Q6: Let \(A( 1,2)\) and \(B( 3,4)\)

(i) Find the vector equation of the line \(L\) passing points \(A\) and \(B\).

(ii) Sketch the line for \(t=0:1:5\) and indicate its direction and initial point.

Solution

Question (i)

Direction of vector is parallel with \(\overrightarrow{AB} =\overrightarrow{OB} -\overrightarrow{OA} =\langle 3,4\rangle -\langle 1,2\rangle =\mathbf{\langle 2,2\rangle }\)

Vector equation of line \(L\) is \(\underset{\sim }{r} =\underset{\sim }{a} +t\underset{\sim }{v} =\mathbf{\langle 1,2\rangle +t\langle 2,2\rangle }\)

Question (ii)

\(t\)	\(\underset{\sim }{r}\)
0	\(\langle 1,2\rangle\)
1	\(\langle 3,4\rangle\)
2	\(\langle 5,6\rangle\)
3	\(\langle 7,8\rangle\)
4	\(\langle 9,10\rangle\)
5	\(\langle 11,12\rangle\)

Graph for solution of Question 6(ii)

Q7: If a unit vector \(\vec{a}\) makes angles \(\frac{\pi }{3}\) with \(i\), \(\frac{\pi }{4}\) with \(j\) and acute angle \(\theta\) with \(k\) then find \(\theta\) and hence components of \(\vec{a}\).

Solution

Let \(\alpha ,\beta ,\gamma\) to represent angles of \(\vec{a}\), and \(\vec{a} =a_{1} i+a_{2} j+a_{3} k\).

\[\begin{aligned} \cos \alpha & =\frac{a_{1}}{| a_{1}| }\\ \cos\left(\frac{\pi }{3}\right) & =\frac{a_{1}}{1}\\ a_{1} & =\frac{1}{2} \end{aligned}\] \[\begin{aligned} \cos \beta & =\frac{a_{2}}{| a_{2}| }\\ \cos\left(\frac{\pi }{4}\right) & =\frac{a_{1}}{1}\\ a_{1} & =\frac{1}{\sqrt{2}} \end{aligned}\] \[\begin{aligned} \cos \gamma & =\frac{a_{3}}{| a_{3}| }\\ \cos \theta & =\frac{a_{3}}{1}\\ a_{3} & =\cos \theta \end{aligned}\] \[\therefore \ \vec{a} =\frac{1}{2} i+\frac{1}{\sqrt{2}} j+\cos \theta k\] \[\begin{aligned} | \vec{a}| & =\sqrt{\left(\frac{1}{2}\right)^{2} +\left(\frac{1}{\sqrt{2}}\right)^{2} +(\cos \theta )^{2}}\\ 1 & =\sqrt{\frac{1}{4} +\frac{1}{2} +\cos^{2} \theta }\\ 1 & =\frac{3}{4} +\cos^{2} \theta \\ \cos^{2} \theta & =\frac{1}{4}\\ \cos \theta & =\pm \frac{1}{2}\\ \theta & =60^\circ \ or\ 120^\circ \end{aligned}\] \[\therefore \ \vec{a} =\frac{1}{2} i+\frac{1}{\sqrt{2}} j+\frac{1}{2} k\ \quad or\quad \vec{a} =\frac{1}{2} i+\frac{1}{\sqrt{2}} j-\frac{1}{2} k\]
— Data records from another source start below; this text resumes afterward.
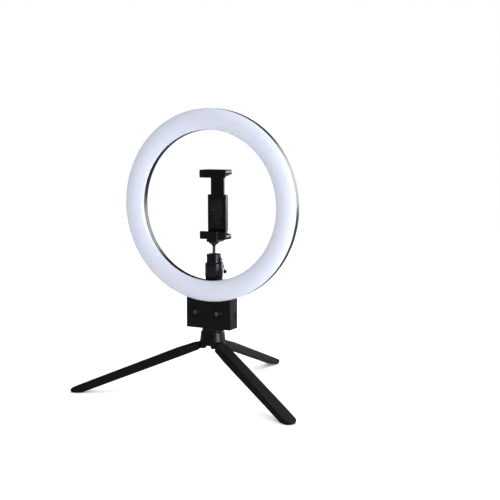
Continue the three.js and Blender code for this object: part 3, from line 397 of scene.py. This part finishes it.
finishes = {
    "black_plastic": {"dark": (0.0008, 0.0008, 0.0016), "light": (0.0020, 0.0020, 0.0032),
                      "worn": (0.012, 0.012, 0.015), "roughness": (0.29, 0.36), "cloud": 70.0,
                      "pebble": 2200.0, "bump": 0.16, "bumpDepth": 0.05,
                      "scuffs": 0.14, "dust": 0.008, "shader": {"Specular IOR Level": 0.5}},
    "grained_plastic": {"dark": (0.0008, 0.0008, 0.0012), "light": (0.0036, 0.0036, 0.0046),
                        "worn": (0.024, 0.024, 0.027), "roughness": (0.46, 0.62), "cloud": 110.0,
                        "pebble": 620.0, "pebbleShare": 0.85, "bump": 0.55, "bumpDepth": 0.14,
                        "scuffs": 0.30, "dust": 0.012, "speckled": True,
                        "shader": {"Specular IOR Level": 0.30}},
    "milky_diffuser": {"dark": (0.560, 0.584, 0.674), "light": (0.566, 0.590, 0.680), "worn": (0.56, 0.57, 0.64),
                       "roughness": (0.26, 0.28), "cloud": 9.0, "pebble": 700.0, "bump": 0.02, "bumpDepth": 0.02,
                       "scuffs": 0.0, "dust": 0.0, "dustColour": (0.60, 0.61, 0.66), "glow": 0.05,
                       "shader": {"Subsurface Weight": 0.35, "Subsurface Scale": 0.004, "Coat Weight": 0.15,
                                  "Coat Roughness": 0.12}},
    "rubber": {"dark": (0.0050, 0.0050, 0.0055), "light": (0.0105, 0.0105, 0.0110), "worn": (0.03, 0.03, 0.03),
               "roughness": (0.72, 0.88), "cloud": 120.0, "pebble": 1500.0, "bump": 0.4, "bumpDepth": 0.08,
               "scuffs": 0.3, "dust": 0.05, "shader": {"Specular IOR Level": 0.3}},
    "anodised_aluminium": {"dark": (0.0040, 0.0040, 0.0065), "light": (0.0075, 0.0075, 0.0115),
                           "worn": (0.16, 0.16, 0.17), "roughness": (0.22, 0.32), "cloud": 60.0, "pebble": 3000.0,
                           "bump": 0.05, "bumpDepth": 0.03, "scuffs": 0.04, "dust": 0.006, "lines": 2600.0,
                           "shader": {"Metallic": 0.15, "Specular IOR Level": 0.6}},
    "chrome": {"dark": (0.20, 0.20, 0.21), "light": (0.30, 0.30, 0.31), "worn": (0.3, 0.3, 0.3),
               "roughness": (0.10, 0.18), "cloud": 80.0, "pebble": 1800.0, "bump": 0.05, "bumpDepth": 0.02,
               "scuffs": 0.2, "dust": 0.02, "shader": {"Metallic": 1.0}},
    "satinLever": {"dark": (0.52, 0.52, 0.54), "light": (0.66, 0.66, 0.68), "worn": (0.4, 0.4, 0.4),
                   "roughness": (0.30, 0.42), "cloud": 90.0, "pebble": 1800.0, "bump": 0.08, "bumpDepth": 0.02,
                   "scuffs": 0.15, "dust": 0.02, "shader": {"Metallic": 0.55}},
    "printedMark": {"dark": (0.14, 0.14, 0.15), "light": (0.22, 0.22, 0.23), "worn": (0.06, 0.06, 0.06),
                    "roughness": (0.4, 0.55), "cloud": 300.0, "pebble": 2500.0, "bump": 0.1, "bumpDepth": 0.02,
                    "scuffs": 0.3, "dust": 0.0},
    "bright_steel": {"dark": (0.36, 0.36, 0.38), "light": (0.52, 0.52, 0.54), "worn": (0.28, 0.27, 0.26),
                     "roughness": (0.24, 0.38), "cloud": 150.0, "pebble": 2000.0, "bump": 0.2, "bumpDepth": 0.03,
                     "scuffs": 0.3, "dust": 0.04, "lines": 3200.0, "shader": {"Metallic": 1.0}},
    "dark_steel": {"dark": (0.018, 0.018, 0.020), "light": (0.045, 0.045, 0.050), "worn": (0.25, 0.25, 0.26),
                   "roughness": (0.30, 0.42), "cloud": 200.0, "pebble": 2200.0, "bump": 0.2, "bumpDepth": 0.03,
                   "scuffs": 0.4, "dust": 0.02, "shader": {"Metallic": 0.8}},
    "brass": {"dark": (0.50, 0.33, 0.11), "light": (0.68, 0.48, 0.19), "worn": (0.40, 0.27, 0.12),
              "roughness": (0.25, 0.38), "cloud": 160.0, "pebble": 2000.0, "bump": 0.2, "bumpDepth": 0.03,
              "scuffs": 0.3, "dust": 0.02, "lines": 3200.0, "shader": {"Metallic": 1.0}},
    "nylon": {"dark": (0.60, 0.60, 0.60), "light": (0.72, 0.72, 0.71), "worn": (0.5, 0.49, 0.45),
              "roughness": (0.45, 0.6), "cloud": 90.0, "pebble": 1400.0, "bump": 0.2, "scuffs": 0.2, "dust": 0.03,
              "shader": {"Subsurface Weight": 0.1, "Subsurface Scale": 0.002}},
    "circuit_board": {"dark": (0.018, 0.115, 0.045), "light": (0.03, 0.19, 0.075), "worn": (0.30, 0.30, 0.2),
                      "roughness": (0.28, 0.4), "cloud": 240.0, "pebble": 1500.0, "bump": 0.2,
                      "scuffs": 0.3, "dust": 0.1},
    "led_board": {"dark": (0.78, 0.76, 0.62), "light": (0.88, 0.86, 0.76), "worn": (0.7, 0.68, 0.55),
                  "roughness": (0.35, 0.5), "cloud": 200.0, "pebble": 1500.0, "bump": 0.15,
                  "scuffs": 0.1, "dust": 0.0},
    "lead_sleeve": {"dark": (0.22, 0.015, 0.015), "light": (0.34, 0.03, 0.03), "worn": (0.4, 0.1, 0.1),
                    "roughness": (0.4, 0.55), "cloud": 200.0, "pebble": 1500.0, "bump": 0.2,
                    "scuffs": 0.2, "dust": 0.1},
}
materials = {slot: makeFinish(slot, look) for slot, look in finishes.items()}
print("finishes made")


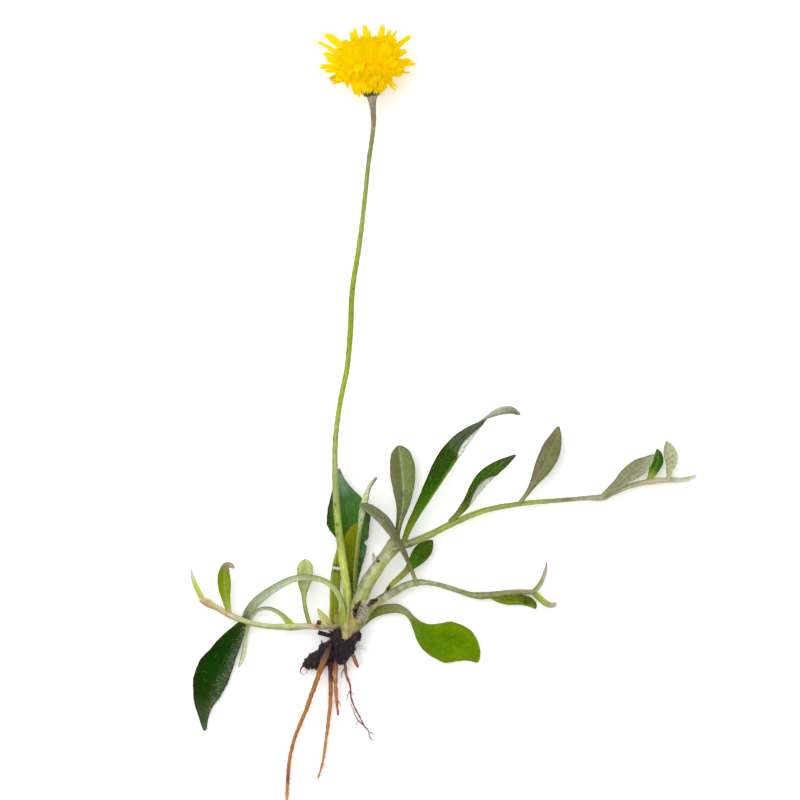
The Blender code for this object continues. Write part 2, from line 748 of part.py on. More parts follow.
def strap(path, half_widths, azimuth, finish, columns):
    """A narrow blade of the bloom. One with two columns is a floret, and ends in two teeth."""
    angle = math.radians(azimuth)
    side = np.array([math.sin(angle), math.cos(angle), 0])
    across = np.linspace(-1, 1, columns + 1)[None, :, None]
    grid = path[:, None] + side * np.array(half_widths)[:, None, None] * across
    points = list(grid.reshape(-1, 3))
    faces = sheet_faces(len(path), columns)
    if columns == 2:
        ahead = path[-1] - path[-2]
        ahead *= TOOTH_LENGTH / np.linalg.norm(ahead)
        for corner, place in ((len(points) - 3, -0.6), (len(points) - 2, 0.6)):
            faces.append((corner, corner + 1, len(points)))
            points.append(path[-1] + side * half_widths[-1] * place + ahead)
    mesh = bpy.data.meshes.new("strap")
    mesh.from_pydata((np.array(points) * MM).tolist(), [], faces)
    made = add_object("strap", mesh, finish)
    wall = made.modifiers.new("Blade thickness", "SOLIDIFY")
    wall.thickness = BLADE_THICKNESS * MM
    wall.offset = 0
    return made


def involucre(finish):
    """The cup under the bloom, with two rings of overlapping bracts fused to it."""
    cup = turned_solid("involucre", CUP_PROFILE, HEAD_SIDES, finish)
    bracts = []
    for ring, tip in enumerate(BRACT_TIPS):
        rise = RING_RISE * ring
        proud = RING_PROUD * ring
        profile = [(BRACT_ROOT[0], BRACT_ROOT[1] + rise)]
        profile += [(r + proud, h + 0.2 + rise) for r, h in CUP_PROFILE[2:-2]]
        profile += [(profile[-1][0] + 0.15, tip - 0.7), (profile[-1][0] + 0.2, tip)]
        widths = [BRACT_HALF_WIDTH] * (len(profile) - 1) + [BRACT_TIP_HALF_WIDTH]
        for i in range(BRACTS_IN_RING):
            azimuth = 360 * (i + RING_TURN * ring + BRACT_TURN) / BRACTS_IN_RING
            bracts.append(strap(around(azimuth, profile), widths, azimuth, finish, 1))
    joined(cup, bracts, "MANIFOLD")
    cup.matrix_world = head_matrix()


def floret_path(start, tip):
    """From start to tip, in (r, h), rising first and then bending outwards."""
    t = np.linspace(0, 1, len(FLORET_OUTLINE))[:, None]
    start = np.array(start)
    tip = np.array(tip)
    bend = start + (tip - start) * (0.35, 0.6)
    bend[1] = max(bend[1], start[1] + 0.4)
    return start * (1 - t) ** 2 + bend * 2 * t * (1 - t) + tip * t**2


def florets(finish):
    """All the strap florets, in rings and by their tips, fused to the core of floret tubes."""
    draw = random.Random(11)
    core = turned_solid("florets", CORE_PROFILE, HEAD_SIDES, finish)
    widths = [FLORET_HALF_WIDTH * share for share in FLORET_OUTLINE]
    paths = []
    for count, r, h, least, most, length in FLORET_RINGS:
        for i in range(count):
            azimuth = 360 * (i + draw.uniform(-0.3, 0.3)) / count
            lean = math.radians(draw.uniform(least, most))
            reach = length * draw.uniform(0.85, 1.12)
            tip = (r + reach * math.sin(lean), h + reach * math.cos(lean))
            paths.append((azimuth, floret_path((r, h), tip)))
    for azimuth, r, h in LONG_FLORETS:
        paths.append((azimuth, floret_path((min(3.4, 0.4 * r), min(9.0, h + 2)), (r, h))))
    for i in range(DROOPING_FLORETS):
        azimuth = 360 * (i + draw.uniform(-0.3, 0.3)) / DROOPING_FLORETS
        paths.append((azimuth, DROOP))
    straps = [
        strap(pressed(around(azimuth, path)), widths, azimuth, finish, 2)
        for azimuth, path in paths
    ]
    joined(core, straps, "MANIFOLD")
    core.matrix_world = head_matrix()


def head_matrix():
    """Turns the bloom's own frame, with h along its Z, to where it lies."""
    lay_down = Matrix.Rotation(-math.pi / 2, 4, "X")
    lean = Matrix.Rotation(math.radians(HEAD_LEAN), 4, "Z")
    return Matrix.Translation(Vector(HEAD_BASE) * MM) @ lean @ lay_down


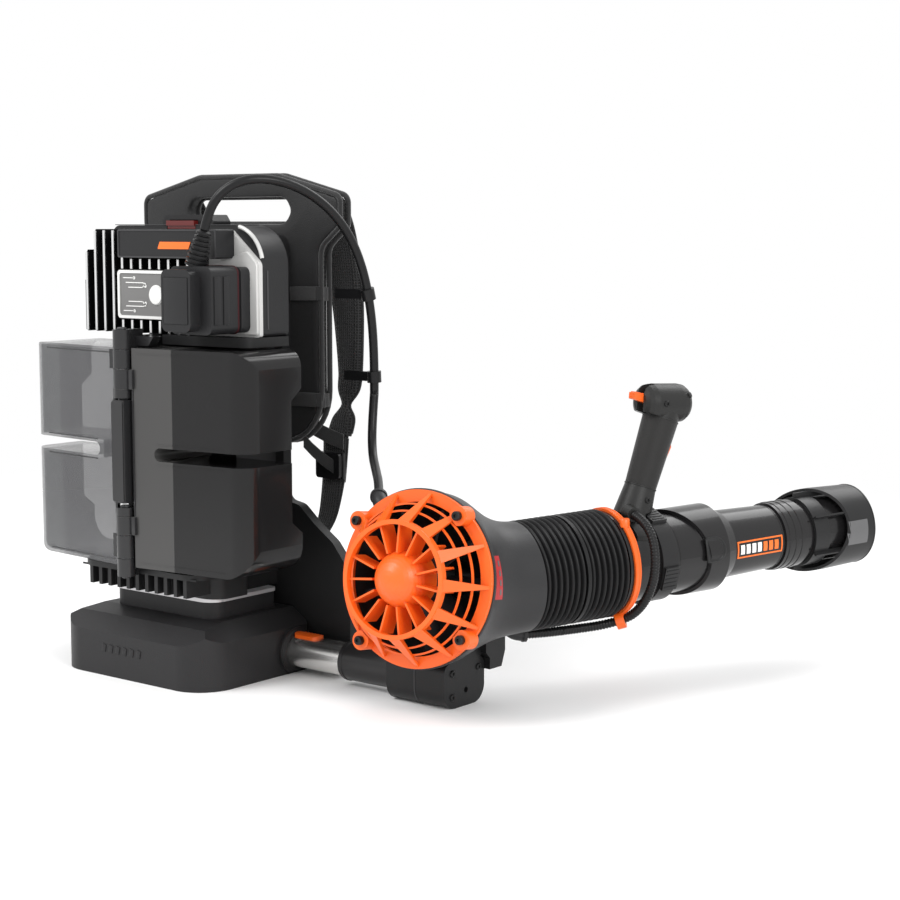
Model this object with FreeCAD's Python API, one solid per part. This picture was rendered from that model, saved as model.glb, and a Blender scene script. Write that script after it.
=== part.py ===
import FreeCAD, Part
import math
import os

V = FreeCAD.Vector
X, Y, Z = V(1, 0, 0), V(0, 1, 0), V(0, 0, 1)

# Frame: +X is the wearer's right, +Y the wearer's forward, +Z up, in millimetres.
# The origin is under the hinge spine, on the floor.

# ---- driving dimensions -------------------------------------------------
BASE_HALF, BASE_REAR, BASE_FRONT = 114.5, -77.0, 83.0
BASE_LIP, BASE_TOP, BASE_CORNER, SHELL = 47.0, 66.0, 40.0, 4.0
NECK_HALF, NECK_REAR, NECK_FRONT, NECK_TOP = 78.0, -26.0, 70.0, 84.0
TRIM_H = 4.0
FRAME_Y0, FRAME_Y1 = 84.0, 96.0
COMB_TOP, COMB_PITCH, COMB_TEETH = 119.0, 14.5, 11

HINGE_Y, PIN_R, KNUCKLE_R, RUN_GAP = -74.5, 3.0, 9.5, 0.06
POST_Y = -62.0
DOOR_IN, DOOR_OUT, DOOR_Z0, DOOR_Z1, DOOR_WALL = 13.0, 163.0, 122.0, 352.0, 2.6
DOOR_REAR_IN, DOOR_REAR_OUT, DOOR_FRONT, DOOR_EAR = -73.5, -60.0, 7.0, 22.0
SLOT_X, SLOT_Z, SLOT_H = 42.0, 243.0, 14.0

HUB_HALF, HUB_Y0, HUB_Y1, HUB_Z0, HUB_Z1 = 133.0, -2.0, 36.0, 364.0, 478.0
FIN_PITCH, FIN_T, FIN_REAR = 14.3, 2.4, -25.0

PAD_HALF, PAD_Z0, PAD_TOP, PAD_Y0, PAD_Y1 = 120.0, 245.0, 530.0, 96.3, 114.0
YOKE_HALF, GRIP_HALF, GRIP_Z, GRIP_H = 148.0, 76.0, 494.0, 13.5

ARM_Y, ARM_Z, TUBE_R, TUBE_WALL = 60.0, 25.0, 17.5, 2.5
SLEEVE_X0, SEAM_X, BLOCK_X1 = 194.0, 270.0, 345.0
SLEEVE_R, PIN_X0, JOURNAL_R, BLOCK_TOP = 20.5, 237.0, 9.0, 47.0

FAN_POS, FAN_TURN, FAN_TILT = V(335.4, 0, 137), 5.0, -8.0
FLANGE_R, LIP_R, LIP_Y, DOME_R, RING_T = 84.0, 56.0, -44.0, 28.0, 4.0
DUCT_POS, WAND_TURN, WAND_TILT = V(374, 110, 127.7), -21.5, 2.6
DUCT_R, BELLOWS_L = 53.0, 102.0
CABLE_D, CONDUIT_D = 9.5, 10.0


# ---- shape helpers --------------------------------------------------------
def box(x0, x1, y0, y1, z0, z1):
    return Part.makeBox(x1 - x0, y1 - y0, z1 - z0, V(x0, y0, z0))


def rod(start, direction, radius, length):
    return Part.makeCylinder(radius, length, start, direction)


def pipe(start, direction, outer, inner, length):
    return rod(start, direction, outer, length).cut(rod(start, direction, inner, length))


def rounded(points, radii):
    """Closed flat wire through the points, with each corner rounded by its radius."""
    count = len(points)
    ends = []
    for i, corner in enumerate(points):
        radius = radii[i] if isinstance(radii, (list, tuple)) else radii
        back = (points[i - 1] - corner).normalize()
        ahead = (points[(i + 1) % count] - corner).normalize()
        half = back.getAngle(ahead) / 2
        if radius <= 0 or half > math.pi / 2 - 1e-4:
            ends.append((corner, None, corner))
            continue
        reach = radius / math.tan(half)
        middle = corner + (back + ahead).normalize() * (radius / math.sin(half) - radius)
        ends.append((corner + back * reach, middle, corner + ahead * reach))
    edges = []
    for i, (start, middle, end) in enumerate(ends):
        if middle is not None:
            edges.append(Part.Arc(start, middle, end).toShape())
        after = ends[(i + 1) % count][0]
        if (after - end).Length > 1e-6:
            edges.append(Part.LineSegment(end, after).toShape())
    return Part.Wire(edges)


def slab(plane, outline, low, high, radii=0):
    """Prism of an outline drawn in the 'xy', 'xz' or 'yz' plane."""
    place = {"xy": lambda a, b: V(a, b, low), "xz": lambda a, b: V(a, low, b),
             "yz": lambda a, b: V(low, a, b)}[plane]
    along = {"xy": Z, "xz": Y, "yz": X}[plane]
    face = Part.Face(rounded([place(a, b) for a, b in outline], radii))
    return face.extrude(along * (high - low))


def turned(profile):
    """Solid turned about the Y axis from (radius, y) corners."""
    loop = [V(r, y, 0) for r, y in profile]
    return Part.Face(Part.makePolygon(loop + loop[:1])).revolve(V(), Y, 360)


def tube_turned(outer, inner, y0, y1):
    return turned([(inner, y0), (outer, y0), (outer, y1), (inner, y1)])


def mirrored(shape):
    return shape.mirror(V(), X)


def fused(shapes):
    return shapes[0].multiFuse(shapes[1:]).removeSplitter() if len(shapes) > 1 else shapes[0]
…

Q8: If \(\vec{a}\) is a unit vector and \((\vec{x} -\vec{a}) \cdot (\vec{x} +\vec{a}) =8\), then find \(| \vec{x}|\).

Solution

Since \(\vec{a}\) is a unit vector, \(\vert \vec{a}\vert =1\).

\[\begin{aligned} (\vec{x} -\vec{a}) \cdot (\vec{x} +\vec{a}) & =8\\ \vec{x} \cdot \vec{x} +\vec{x} \cdot \vec{a} -\vec{a} \cdot \vec{x} -\vec{a} \cdot \vec{a} & =8\\ | \vec{x}| ^{2} -| \vec{a}| ^{2} & =8\\ | \vec{x}| ^{2} -1 & =8\\ | \vec{x}| ^{2} & =9\\ | \vec{x}| & =3 \end{aligned}\]

Note that magnitude of vector is non-negative.